Furthermore, output declined for wholesale and retail trade, recreation and cultural activities, transportation and storage, education, administrative activities and associated additional services. Mining & quarrying decreased 10.4%, while utilities output declined 3%. On the contrary, manufacturing production increased 2%. Overall in 2020, the economy contracted 3%, compared with a 2% growth in 2019.

Russia’s annual inflation increased to 5.8% in March, from 5.7% in the earlier month, meeting market anticipations and higher than the 4% target of the central bank. The reported figure reflects the highest inflation since November 2016, with key upward pressure arising from 7.6% increase in food and 5.9% rise in non-food products and 3.2% growth in services. On m-o-m basis, consumer prices grew 0.7%, following a 0.8% increase in February and compared to expectations for a 0.6% increase.

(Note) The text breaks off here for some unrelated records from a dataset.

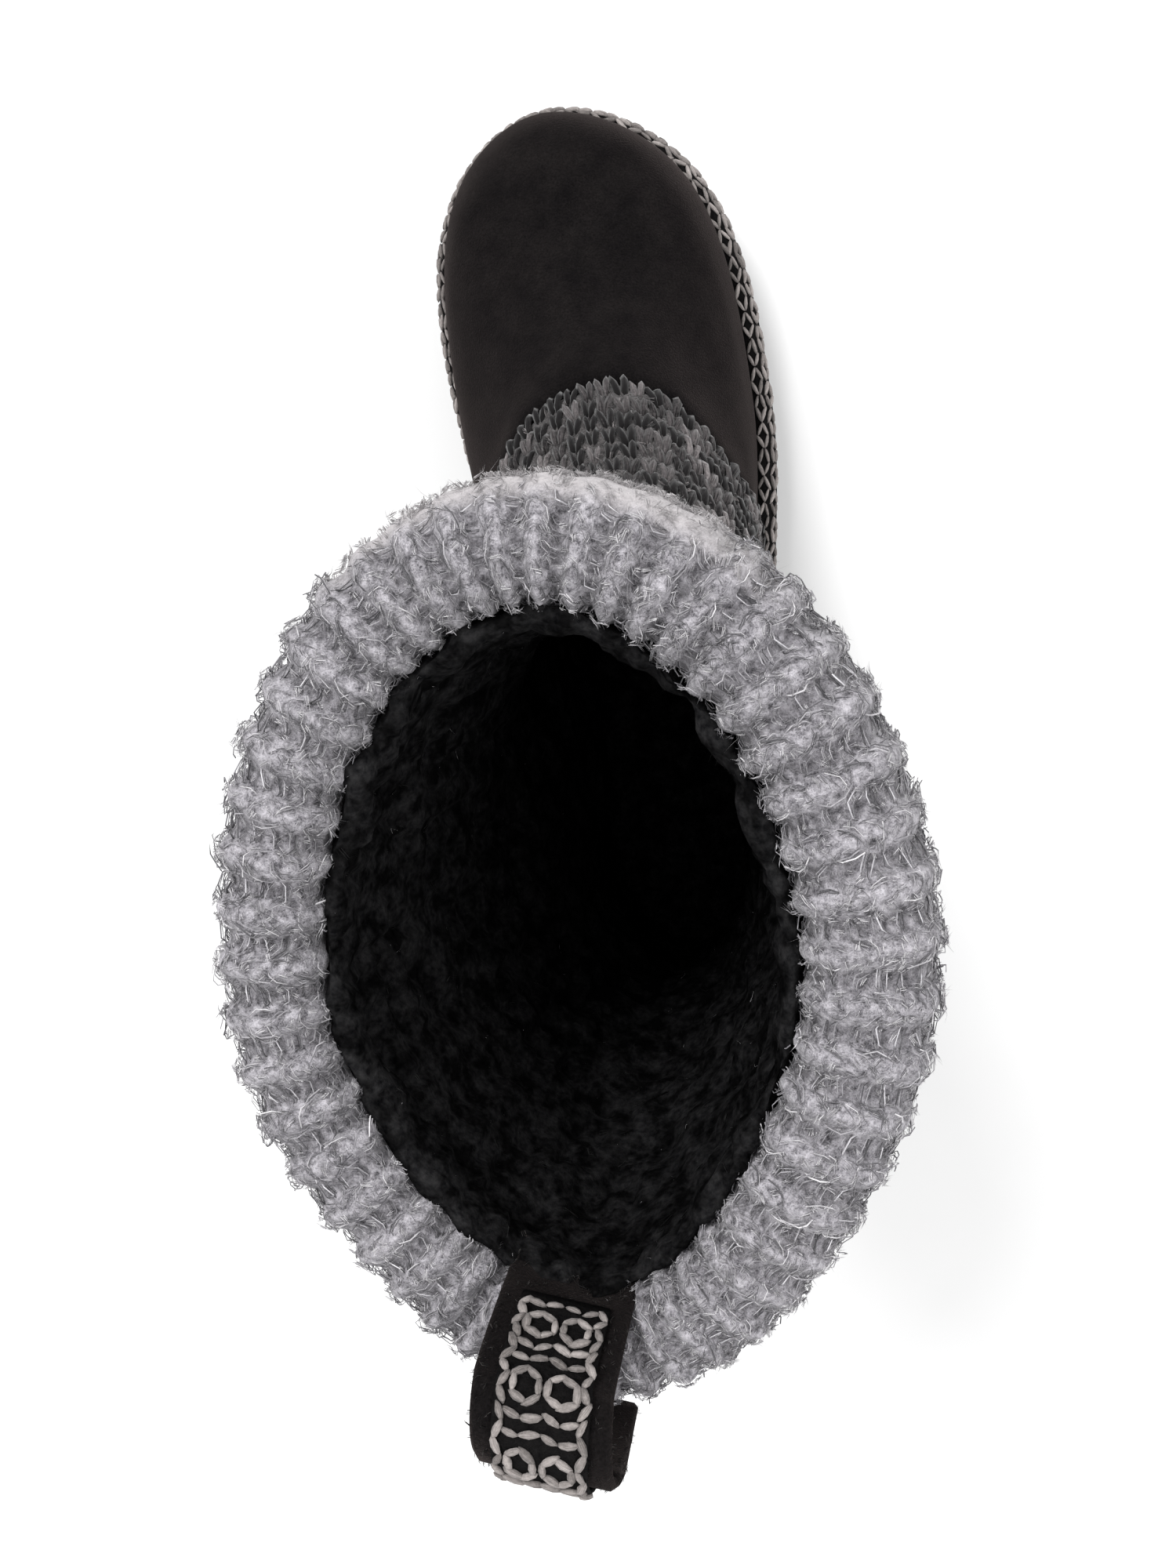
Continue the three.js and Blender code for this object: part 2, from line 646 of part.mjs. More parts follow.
const MATERIALS = {
  suede: material(0x1b191a, 0.95),
  darkKnit: material(0x55555a, 1),
  lightKnit: material(0xa9adb3, 1),
  rubber: material(0x171717, 0.7),
  braid: material(0x6e6b69, 1),
  fleece: material(0x141315, 1),
};

const PIECES = [
  ["outsole", makeOutsole, MATERIALS.rubber],
  ["braid_trim", makeTrim, MATERIALS.braid],
  ["insole", makeInsole, MATERIALS.fleece],
  ["upper", makeUpper, MATERIALS.suede],
  ["shaft", makeShaft, MATERIALS.darkKnit],
  ["cuff", makeCuff, MATERIALS.lightKnit],
  ["pull_loop", makePullLoop, MATERIALS.suede],
  ["loop_ribbon", makeLoopRibbon, MATERIALS.braid],
];

const boot = new THREE.Group();
for (const [name, make, finish] of PIECES) {
  const mesh = new THREE.Mesh(make(), finish);
  mesh.name = name;
  boot.add(mesh);
}

// The origin lies on the floor under the middle of the whole boot.
const box = new THREE.Box3().setFromObject(boot);
const middle = box.getCenter(new THREE.Vector3());
boot.position.set(-middle.x, -middle.y, -box.min.z);

export default boot;
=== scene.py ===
"""A pull-on mukluk boot for the right foot.

The boot's surface is worked out here from the same sizes as the model's, in millimetres, and each
piece is laid on it. Blender's own units are metres. +Y points to the toe, +X to the little-toe side.
A place on the surface is a turn round the leg in degrees from the middle of the back, a height in
sections from the feather line up to the shaft's top edge, and a distance outside the face.
"""
import json
import math

import bpy
import numpy as np
from mathutils import Matrix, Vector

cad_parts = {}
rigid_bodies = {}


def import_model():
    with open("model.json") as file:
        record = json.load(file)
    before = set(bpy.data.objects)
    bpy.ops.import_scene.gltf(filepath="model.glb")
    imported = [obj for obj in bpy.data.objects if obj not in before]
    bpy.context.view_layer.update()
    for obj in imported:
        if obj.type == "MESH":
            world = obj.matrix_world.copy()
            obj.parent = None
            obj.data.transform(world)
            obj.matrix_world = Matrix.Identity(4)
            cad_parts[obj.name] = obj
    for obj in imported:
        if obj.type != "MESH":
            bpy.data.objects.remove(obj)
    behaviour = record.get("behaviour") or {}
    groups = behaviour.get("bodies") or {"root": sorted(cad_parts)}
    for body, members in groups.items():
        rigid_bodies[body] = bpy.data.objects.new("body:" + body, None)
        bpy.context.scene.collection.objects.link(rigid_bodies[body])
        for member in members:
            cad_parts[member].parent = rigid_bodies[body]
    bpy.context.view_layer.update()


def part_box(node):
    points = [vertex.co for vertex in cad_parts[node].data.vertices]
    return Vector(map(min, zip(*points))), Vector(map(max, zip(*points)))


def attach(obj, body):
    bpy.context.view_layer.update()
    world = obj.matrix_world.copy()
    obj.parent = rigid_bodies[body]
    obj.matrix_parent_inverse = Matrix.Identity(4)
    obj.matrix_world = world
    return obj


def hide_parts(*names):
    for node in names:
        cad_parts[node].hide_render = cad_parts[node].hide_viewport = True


MM = 0.001
UP = np.array([0.0, 0.0, 1.0])

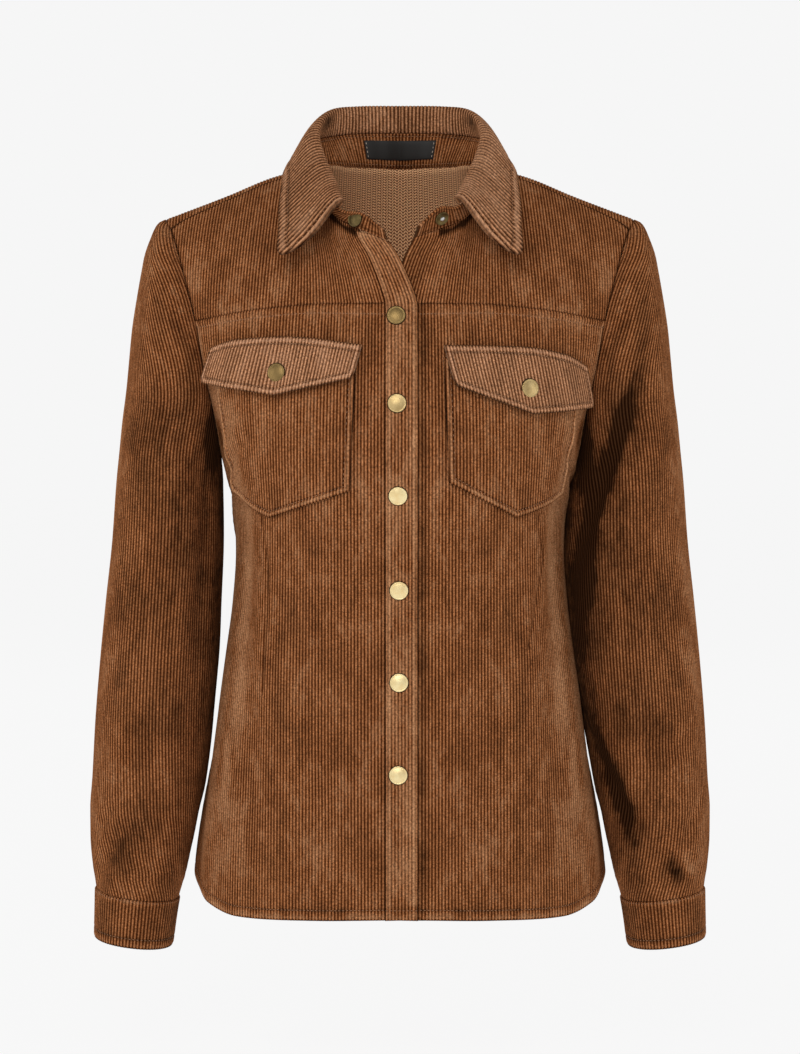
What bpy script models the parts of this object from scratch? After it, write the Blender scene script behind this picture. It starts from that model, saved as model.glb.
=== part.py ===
"""A women's corduroy shirt jacket, size S, in the shape that it has when it is worn.

Metres, +Z up. The front faces -Y and the wearer's right side is at -X. The origin is the middle of
the neck, level with the neck points of the shoulder seams, where the wearer carries the jacket.

Every panel is a sheet laid on one of three smooth forms (the body, the sleeve and the collar) and
given its wall inwards. A place on the body form is (across, up): across is the distance from the
centre front or centre back, measured round the body, and up runs from the chest line to the
shoulder ridge. The forms are drawn for the wearer's left half, at +X, and mirrored for the right.
"""

import math

import bmesh
import bpy
import numpy as np
from mathutils import Matrix, Vector


# ------------------------------------------------------------------ tables and curves
def table(columns, *rows):
    """The rows of a size table as one array for each named column."""
    return dict(zip(columns.split(), np.array(rows, float).T))


def smooth(at, xs, ys):
    """A smooth curve through a table's points that never overshoots them."""
    at, xs, ys = np.asarray(at, float), np.asarray(xs, float), np.asarray(ys, float)
    step = np.diff(xs)
    rise = np.diff(ys) / step
    slope = np.zeros(len(xs))
    slope[0], slope[-1] = rise[0], rise[-1]
    same = rise[1:] * rise[:-1] > 0
    slope[1:-1][same] = 2 * rise[1:][same] * rise[:-1][same] / (rise[1:] + rise[:-1])[same]
    at = np.clip(at, xs[0], xs[-1])
    i = np.clip(np.searchsorted(xs, at) - 1, 0, len(step) - 1)
    s = (at - xs[i]) / step[i]
    start = ys[i] * (1 + 2 * s) * (1 - s) ** 2 + slope[i] * step[i] * s * (1 - s) ** 2
    return start + ys[i + 1] * s * s * (3 - 2 * s) + slope[i + 1] * step[i] * s * s * (s - 1)


def ramp(x, start, end):
    """0 at start, 1 at end, with a soft change between them."""
    s = np.clip((np.asarray(x, float) - start) / (end - start), 0, 1)
    return s * s * (3 - 2 * s)


def unit(v):
    return v / np.maximum(np.linalg.norm(v, axis=-1, keepdims=True), 1e-12)


def walk(points, t):
    """Points at the shares t of the length of a line of points."""
    points = np.asarray(points, float)
    run = np.concatenate([[0], np.cumsum(np.linalg.norm(np.diff(points, axis=0), axis=1))])
    return np.stack([np.interp(np.asarray(t) * run[-1], run, axis) for axis in points.T], axis=-1)


# ------------------------------------------------------------------ cloth
CLOTH = 0.0018  # the corduroy wall
DOUBLE = 0.0022  # collar, cuffs, flaps and plackets are two layers, pressed
SEAM = 0.0004  # the gap that stands for a sewn seam
ON_TOP = 0.0004  # the gap under a patch, strip or cap that lies on a panel
SHORTEST = 0.002  # of the pieces of an outline
NORMAL_STEP = 0.004  # how far apart the points lie that give a form its direction

# ------------------------------------------------------------------ the body form
CHEST = -0.250  # height of the chest line, above which the rows lean over the shoulders
OVER = 0.300  # up, from the chest line to the shoulder ridge
LOWEST = -0.385  # up, of the lowest row
ROUNDNESS = 2.3  # of a level section: 2 is an ellipse, more is squarer
SHOULDER_CURVE = 1.8  # of the side profile from the chest line over the shoulder
SHOULDER_TIP = 0.192  # from the centre to the sleeve seam, at the top of the shoulder
SHOULDER_TIP_HEIGHT = -0.048
NECK_POINT = 0.074  # from the centre to the collar seam, on the shoulder ridge
SEAM_FORWARD = 0.010  # how far the shoulder seam lies in front of the ridge
UNDERARM = 0.0168  # up, of the lowest point of the armhole
ROWS, COLUMNS, FURTHEST = 260, 250, 0.250

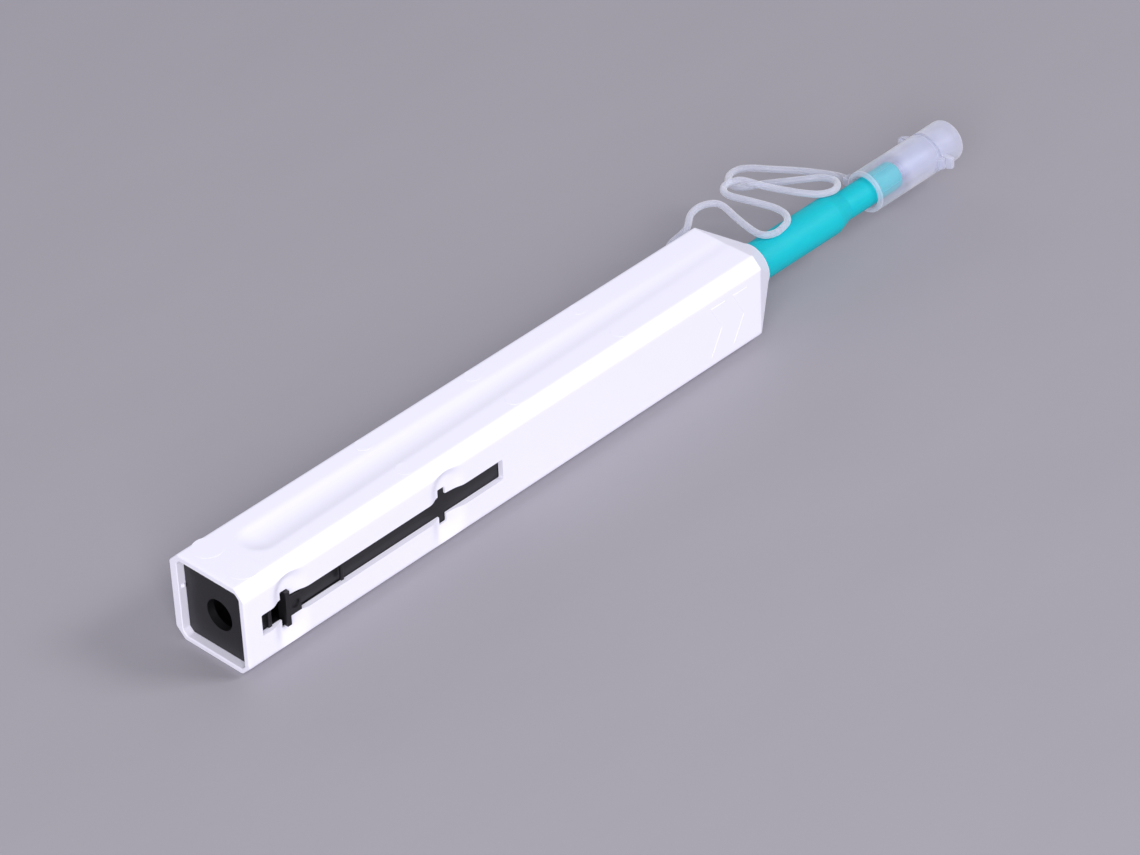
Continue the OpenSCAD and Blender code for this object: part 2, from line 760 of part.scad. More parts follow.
// Groove that turns the shaft as it slides past the pin
module cam_groove() {
  for (i = [0:cam_steps]) {
    d = -cam_over + (stroke + 2 * cam_over) * i / cam_steps;
    translate([cam_x + d, 0, axis_z]) rotate([-cam_turn * d / stroke, 0, 0])
      translate([0, -shaft_r + cam_depth, 0]) rotate([90, 0, 0]) cylinder(h = cam_depth + over, r = cam_r, $fn = 24);
  }
}

module tip_shaft() in_frame() color(white) {
  difference() {
    union() {
      rod_x(shaft_x0, shaft_x1 - shaft_x0, shaft_r);
      rod_x(flange_x + latch_gap, collar_t, collar_r);
      rod_x(bearing_x - latch_gap - collar_t, collar_t, collar_r);
    }
    channels(shaft_x0, shaft_x1);
    cam_groove();
    rod_x(shaft_x1 - stem_l, stem_l + over, stem_r + seat_gap);
  }
}

module cleaning_head() in_frame() color(white) {
  rod_x(shaft_x1 - stem_l + seat_gap, head_x0 - shaft_x1 + stem_l, stem_r);
  difference() {
    rod_x(head_x0, head_l, head_r);
    channels(head_x0, head_x1);
  }
}

module tip_spring() in_frame() color(steel)
  coil(shaft_x1, head_x0 - shaft_x1, tip_coil_r, tip_wire, tip_turns, tip_steps);

module tip_thread() in_frame() color(thread_white) {
  x1 = head_x1 + thread_r;
  for (s = [-1, 1]) strand([shaft_x0, 0, axis_z + s * thread_side], [x1, 0, axis_z + s * thread_side], thread_r);
  strand([x1, 0, axis_z - thread_side], [x1, 0, axis_z + thread_side], thread_r);
}

// Cap and its lid

module lug(x, y0, y1) {
  block(x, x + lug_t, y0, y1, axis_z - lug_h / 2, axis_z + lug_h / 2);
}

module cap_tube() in_frame() color(clear) {
  difference() {
    union() {
      turned([[0, cap_x0], [cap_r - cap_edge, cap_x0], [cap_r, cap_x0 + cap_edge],
        [cap_r, cap_x1 - ring_l], [cap_r - ring_depth, cap_x1 - ring_l],
        [cap_r - ring_depth, cap_x1], [0, cap_x1]]);
      lug(cap_x1 - lug_t, -tab_reach, lug_reach);
      block(hold_x - hold_w / 2, hold_x + hold_w / 2, 0, hold_y, axis_z - hold_h / 2, axis_z + hold_h / 2);
    }
    turned([[0, cap_x0 - over], [mouth_r, cap_x0 - over], [mouth_r, cap_x0 + mouth_l],
      [cap_bore_r, cap_x0 + mouth_l + mouth_taper], [cap_bore_r, cap_x1 - cap_wall],
      [port_r, cap_x1 - cap_wall], [port_r, cap_x1 + over], [0, cap_x1 + over]]);
  }
}

module cap_lid() in_frame() color(clear) {
  difference() {
    union() {
      turned(concat([[0, lid_x0], [lid_r, lid_x0]],
        [for (a = [0:15:90]) [lid_r - lid_round * (1 - cos(a)), lid_x1 - lid_round * (1 - sin(a))]],
        [[0, lid_x1]]));
      lug(lid_x0, -lug_reach, lug_reach);
    }
    rod_x(lid_x0 - over, lid_l - lid_wall + over, cap_bore_r);
  }
}

// Tether

module tether_plug() in_frame() color(clear) {
  rod_y(plug_x, half_w + seat_gap, half_w + seat_gap + plug_head_t, plug_z, plug_head_r);
  rod_y(plug_x, cav_y1, half_w + 2 * seat_gap, plug_z, plug_stem_r);
}

// The route's points in place, with the ends drawn to the plug and to the cap
function placed(q) =
  let (first = tether_route[0], last = tether_route[len(tether_route) - 1], s = q[0] / last[0])
  [plug_x + s * (hold_x - plug_x),
    q[1] + (1 - s) * (half_w + plug_head_t + slide_gap - first[1]) + s * (hold_y + hold_gap - last[1]),
    q[2] + axis_z];

// A smooth curve through the points, with some steps between each two
function curve(a, b, c, d, t) =
  b + (c - a) * t / 2 + (2 * a - 5 * b + 4 * c - d) * pow(t, 2) / 2 + (3 * b - a - 3 * c + d) * pow(t, 3) / 2;
function smoothed(p) =
  let (n = len(p), q = concat([2 * p[0] - p[1]], p, [2 * p[n - 1] - p[n - 2]]))
  concat([for (i = [0:n - 2], k = [0:tether_steps - 1])
    curve(q[i], q[i + 1], q[i + 2], q[i + 3], k / tether_steps)], [p[n - 1]]);
tether_path = smoothed([for (q = tether_route) placed(q)]);

module tether_piece(i) {
  tube(tether_path, tether_d / 2, tether_sides, tether_cuts[i] * tether_steps, tether_cuts[i + 1] * tether_steps);
}

module tether_root() in_frame() color(clear) tether_piece(0);
module tether_mid() in_frame() color(clear) tether_piece(1);
module tether_end() in_frame() color(clear) tether_piece(2);

outer_casing();
core_frame();
core_cover();
lock_latch();
guide_bush();
supply_reel();
supply_wind();
takeup_reel();
takeup_wind();
reel_axles();
supply_brake();
ratchet_pawl();
drive_gear();
drive_rack();
thread_guide();
feed_thread();
return_thread();
main_spring();
helix_pin();
nozzle_sleeve();
guide_tip();
tip_shaft();
tip_spring();
cleaning_head();
tip_thread();
cap_tube();
cap_lid();
tether_plug();
tether_root();
tether_mid();
tether_end();
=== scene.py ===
import json
import math

import bmesh
import bpy
from mathutils import Matrix, Vector


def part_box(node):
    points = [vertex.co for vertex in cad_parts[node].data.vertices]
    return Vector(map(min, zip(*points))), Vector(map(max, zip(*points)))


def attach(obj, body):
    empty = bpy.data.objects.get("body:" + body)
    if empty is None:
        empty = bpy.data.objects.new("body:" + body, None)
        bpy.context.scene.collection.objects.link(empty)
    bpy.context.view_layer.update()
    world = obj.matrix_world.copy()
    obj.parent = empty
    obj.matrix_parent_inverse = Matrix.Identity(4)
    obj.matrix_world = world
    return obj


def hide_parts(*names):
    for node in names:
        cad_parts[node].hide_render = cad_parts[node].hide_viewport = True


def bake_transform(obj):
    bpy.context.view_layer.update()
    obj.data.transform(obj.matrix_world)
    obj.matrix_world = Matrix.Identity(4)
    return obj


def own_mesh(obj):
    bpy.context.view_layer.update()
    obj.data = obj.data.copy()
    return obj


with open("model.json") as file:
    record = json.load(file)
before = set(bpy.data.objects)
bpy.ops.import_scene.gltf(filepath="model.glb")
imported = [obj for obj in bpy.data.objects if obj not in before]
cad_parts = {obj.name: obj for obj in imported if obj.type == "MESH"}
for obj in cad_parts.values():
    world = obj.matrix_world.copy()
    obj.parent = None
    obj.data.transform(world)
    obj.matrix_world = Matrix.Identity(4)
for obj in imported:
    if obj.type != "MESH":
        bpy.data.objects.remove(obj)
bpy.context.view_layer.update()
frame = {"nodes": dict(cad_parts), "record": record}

# Millimetres: X from the casing's rear end to the tip, Z up from its underside, the slot towards -Y
MM = 0.001
CASING_L = 134.2
CASING_W = 19.0
HALF_W = CASING_W / 2
REAR_X = -CASING_L / 2
AXIS_Z = CASING_W / 2


def mm(x, y, z):
    """A point given in millimetres from the rear end of the casing."""
    return Vector(((REAR_X + x) * MM, y * MM, z * MM))


def in_mm(co):
    """A point's place in millimetres from the rear end of the casing."""
    return co.x / MM - REAR_X, co.y / MM, co.z / MM


def measured(node):
    """A CAD piece's lowest and highest corner, in the same millimetres."""
    low, high = (Vector(corner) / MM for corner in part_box(node))
    shift = Vector((REAR_X, 0, 0))
    return low - shift, high - shift


# Camera, as it stood to the pen in the photograph

VIEW_AZIMUTH = -44.822
VIEW_ELEVATION = 36.246
VIEW_ROLL = -2.664
VIEW_DISTANCE = 874.163
VIEW_SHIFT = (-7.898, 2.843)
VIEW_POINT = (80.0, 0.0, 9.0)
VIEW_CLIP = (0.01, 20)
FOCAL_PIXELS = 4744.0
PHOTO_WIDTH = 1140
SENSOR_MM = 36.0


def make_camera():
    """The camera that took the photograph."""
    azimuth, elevation, roll = map(math.radians, (VIEW_AZIMUTH, VIEW_ELEVATION, VIEW_ROLL))
    back = Vector((math.sin(azimuth) * math.cos(elevation),
                   -math.cos(azimuth) * math.cos(elevation), math.sin(elevation)))
    level = Vector((0, 0, 1)).cross(back).normalized()
    upright = back.cross(level)
    right = math.cos(roll) * level + math.sin(roll) * upright
    up = math.cos(roll) * upright - math.sin(roll) * level
    place = mm(*VIEW_POINT) + (back * VIEW_DISTANCE - right * VIEW_SHIFT[0] - up * VIEW_SHIFT[1]) * MM
    data = bpy.data.cameras.new("camera")
    data.sensor_width = SENSOR_MM
    data.lens = SENSOR_MM * FOCAL_PIXELS / PHOTO_WIDTH
    data.clip_start, data.clip_end = VIEW_CLIP
    camera = bpy.data.objects.new("camera", data)
    bpy.context.scene.collection.objects.link(camera)
    turn = Matrix((right, up, back)).transposed()
    camera.matrix_world = Matrix.Translation(place) @ turn.to_4x4()
    bpy.context.scene.camera = camera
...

Notably, the country posted a current account surplus of $16.8 billion in 1Q21, down from $23 billion in the similar period last year. The goods surplus narrowed to $24.40 billion, from $33.10 billion. Also, the investment gap widened to $3.70 billion, from $1.70 billion. Even the secondary income shortfall increased to $1.50 billion, from $1.20 billion. In the meantime, the services gap narrowed to $2.60 billion, from $6.60 billion.